The beautiful thing about the death and resurrection methodology of Jesus is its all on Him from start to finish. When the Holy Spirit calls by the Gospel, enlightens hearts through preaching, absolution, baptism, and supper, Jesus works as promised. His Spirit calls, gathers, sanctifies by what seems most outrageous and too simple to ever work. He works through His means of salvation. Everything else is nice fluff.
You can package the Gospel anyway you like. You can learn the helpful techniques of the Christian apologist. You can learn about the worldview of the other religions. You can try being more casual or more formal with your church services. You can play music that sounds more appealing and less German. You can give hugs, shake hands, and be a friend. Its all been tried before.
In the end, nothing makes a dead-in-trespasses person become an alive-in-Christ person without Jesus himself preaching, forgiving, and calling out “Young man, I say to you, arise!” Its just what we confess: I believe in the Holy Spirit, the Holy Christian church, the communion of saints, the forgiveness of sins, the resurrection of the body, and the life everlasting. I believe that Jesus has done it all for me, has given me life and salvation by the Holy Spirit in baptism, and keeps me in this faith and communion through the Holy Christian church, which is Christ’s own body.
So here’s the Jesus Christ Evangelism Program: go and disciple all nations by baptizing them in the name of the Father and the Son and the Holy Spirit. Teaching them of all things Jesus, forgiving their sins and eating together. That’s how dead people become alive people. That’s evangelism, the Jesus way.

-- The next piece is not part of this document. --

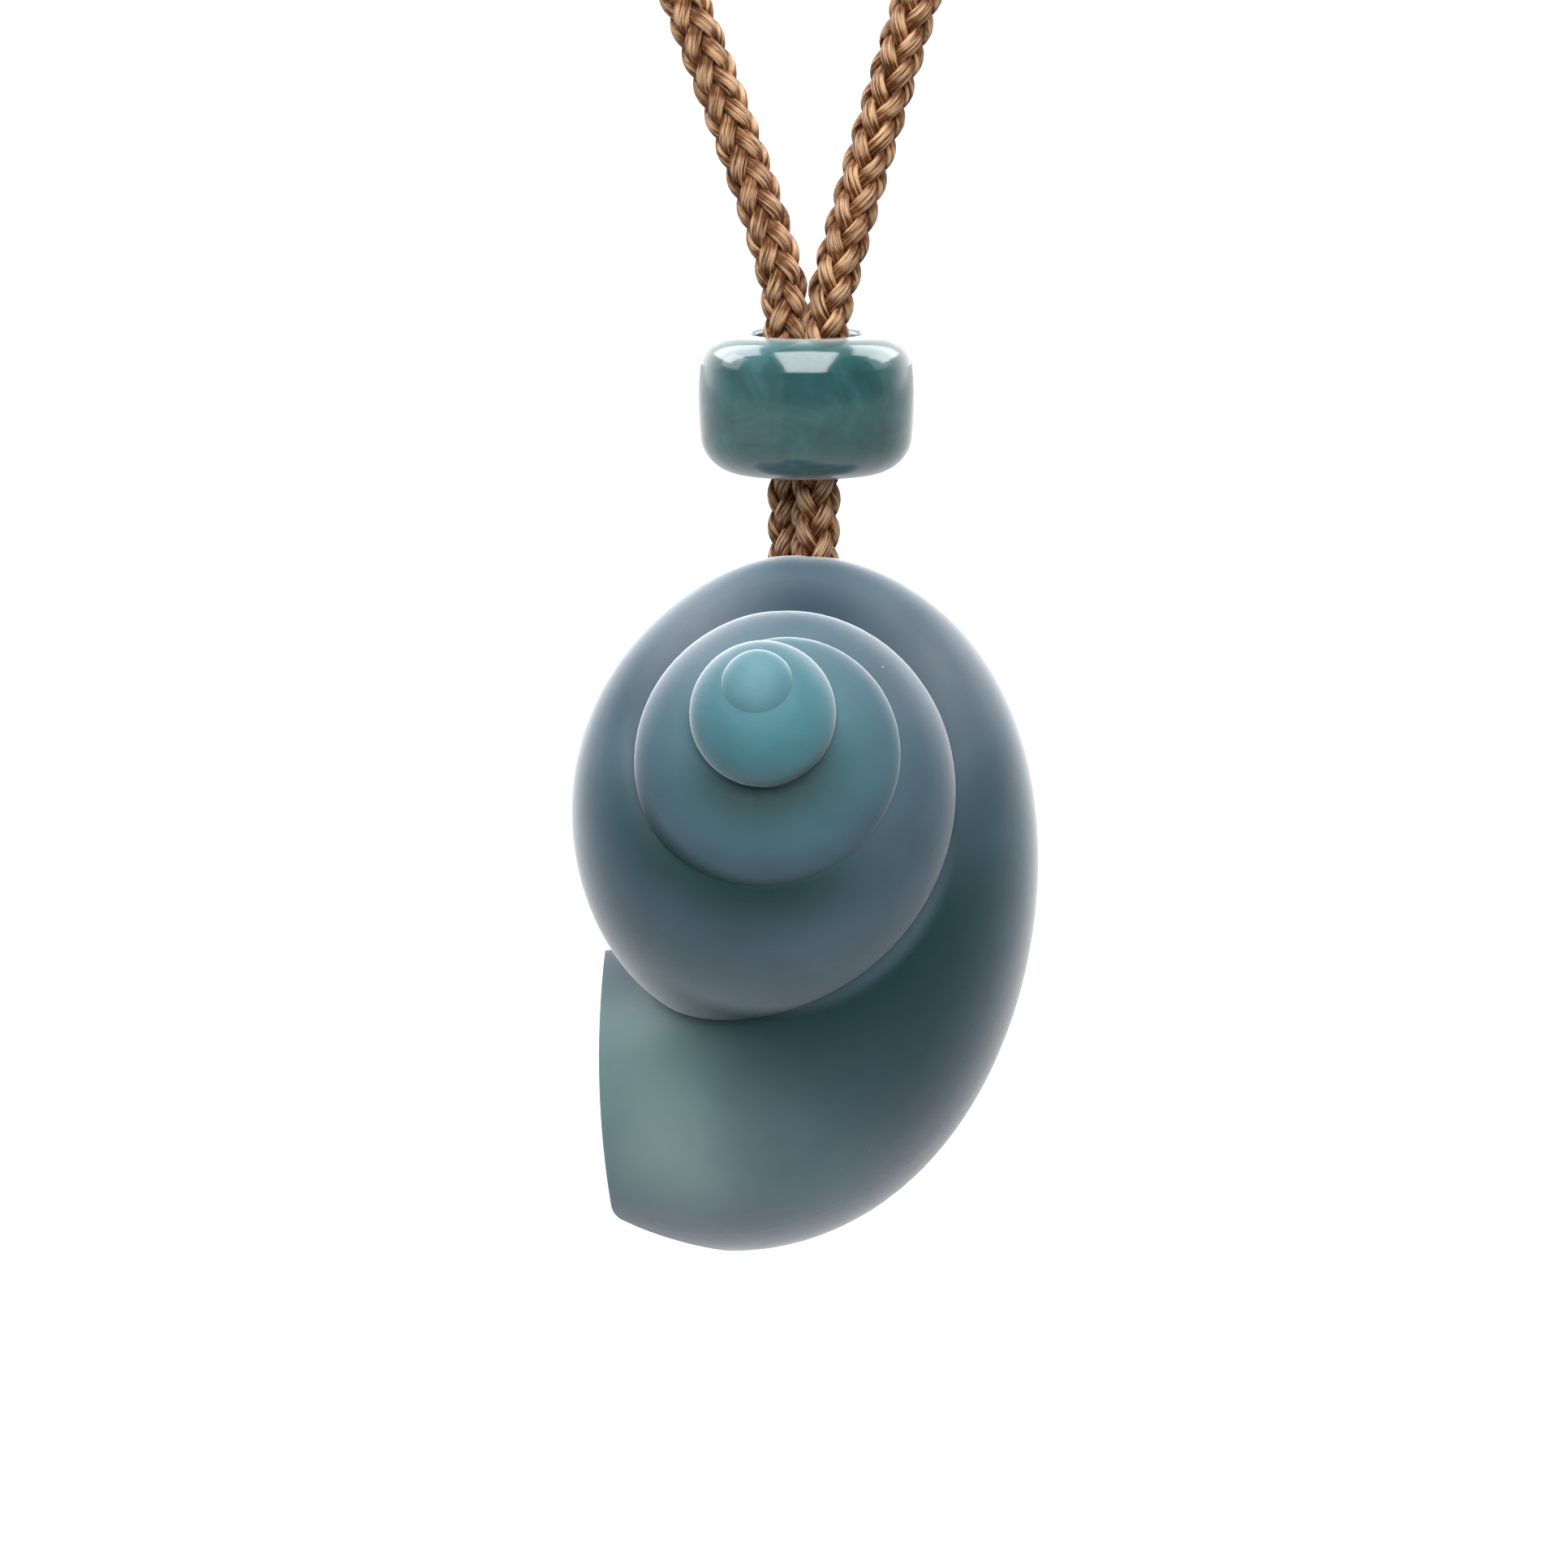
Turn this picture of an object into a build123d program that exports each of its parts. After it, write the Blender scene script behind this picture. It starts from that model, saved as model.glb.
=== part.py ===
from build123d import *
import os
from math import cos, exp, log, pi, radians, sin, tan

os.makedirs("parts", exist_ok=True)

# A carved snail shell and a rondelle bead on one braided cord. Millimetres, X to the right,
# Y away from the viewer, Z up. The origin is the top of the neck loop, where the cord lies
# on the nape, and everything hangs below it.

# Cord
cord_diameter = 2.1
strand_gap = 0.06  # between the two strands where they run side by side
pair_turn = -64.0  # direction of the nearer, right-hand strand seen from above, from +X

# Bead
neck_drop = 256.0  # from the nape to the bead's top
bead_height = 6.1
bead_bulge = 0.35  # how far the side stands out past the ends' corners
bead_top_round = 1.5
bead_bottom_round = 1.9
bead_bore_slack = 0.26  # between the pair of strands and the bore's wall
bead_wall = 2.31  # from the bore's wall out to the bead's widest line
bead_bore_round = 0.35
bead_shift = 0.12  # the bead hangs this much to the right of the pair

# Shell, a spiral of whorls that winds down clockwise from the apex, seen from the apex. It is
# laid out round in a frame that looks straight at the apex side, with its zero at the pair of
# strands and the bead's top, then flattened along that line of sight and tipped into place.
shell_gap = 3.4  # from the bead's underside to the rim of the shell's bore
sight_drop = 6.5  # the line of sight comes from this much above the level
flatness = 0.6  # depth kept along the line of sight
apex_right = -1.31
apex_front = 12.6  # before the flattening
apex_down = 15.9
axis_rise = 22.9  # how far the coiling axis points up from the line of sight
axis_swing = -2.0  # and how far to the right
whorl_reach = 7.0  # from the coiling axis to the middle of the last section
whorl_drop = 28.6  # from the apex down the axis to the middle of the last section
whorl_half_width = 6.16
whorl_half_height = 11.2
section_lean = -7.4
mouth_turn = 112.0  # where the last section stands, clockwise from +X
spiral_turns = 3.6
last_stretch = 0.54  # turns of it next to the mouth, lofted in one piece
inner_lofts = 6  # and pieces that the rest is lofted in

# Sizes along the spiral as shares of those of the last section, a row for each place, counted
# in turns inwards from the mouth
whorl_rows = [
    # turns_in, reach, drop, half_width, half_height
    (-0.25, 1.23, 1.19, 1.31, 0.394),
    (0, 1.00, 1.00, 1.05, 1.00),
    (0.25, 0.820, 0.853, 0.775, 1.30),
    (0.5, 0.925, 0.731, 0.787, 1.33),
    (0.75, 0.743, 0.622, 0.641, 1.02),
    (1, 0.686, 0.517, 0.607, 0.821),
    (1.25, 0.593, 0.371, 0.576, 0.545),
    (1.5, 0.536, 0.273, 0.536, 0.379),
    (1.75, 0.460, 0.217, 0.475, 0.268),
    (2, 0.468, 0.200, 0.505, 0.212),
    (2.5, 0.331, 0.124, 0.366, 0.150),
    (3, 0.215, 0.098, 0.215, 0.140),
    (4, 0.160, 0.085, 0.130, 0.109),
]
pillar_places = [3.4, 2.5, 1.6, 0.9, 0.5]  # turns in from the mouth, where it has its rounds
pillar_share = 1.0  # radius of the pillar along the axis, as a share of the local reach
eye_radius = 3.15  # of the ball that fills the eye of the spiral
eye_right = -1.75
eye_behind = 1.9  # behind the apex
eye_down = 16.45
dome_radius = 1.6  # of the ball at the spiral's start
dome_right = -1.96
dome_ahead = 0.1  # in front of the apex
dome_down = 15.3

# Mouth, cut by a large cylinder whose axis runs away from the viewer
mouth_overrun = 0.183  # turns that the winding runs on before it is cut
lip_left = 8.85  # the lip's outermost line, left of the pair of strands
lip_curve = 42.0
lip_down = 31.2  # the lip's outermost point, below the bead's top
underside_curve = 16.0  # of the underside where it meets the lip
underside_right = -1.05  # of that curve's lowest point
underside_down = 39.9
lip_foot_round = 0.9  # of the corner between them
lip_wall = 1.2
hollow_overrun = 0.02  # turns that the hollow runs on past the uncut end
hollow_turns = 0.2  # how far the hollow goes in

# Bore and the knot's pocket, which opens at the back
bore_slack = 0.1
bore_depth = 8.2  # from the rim down to the knot's axis
pocket_radius = 3.5
pocket_front = 3.7  # the pocket's floor, in front of the pair's middle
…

Oh, and it does work, as outrageous as it might seem. When a dead man rises to life, here’s what happens: Then fear came upon all, and they glorified God, saying, “A great prophet has risen up among us”; and, “God has visited His people.” And this report about Him went throughout all Judea and all the surrounding region. May the same report of your own resurrection travel from your lips throughout the whole region of Dyer and to the ends of the earth. God truly has visited and redeemed His people.
In Name of the Father, + Son, and Holy Spirit. Amen.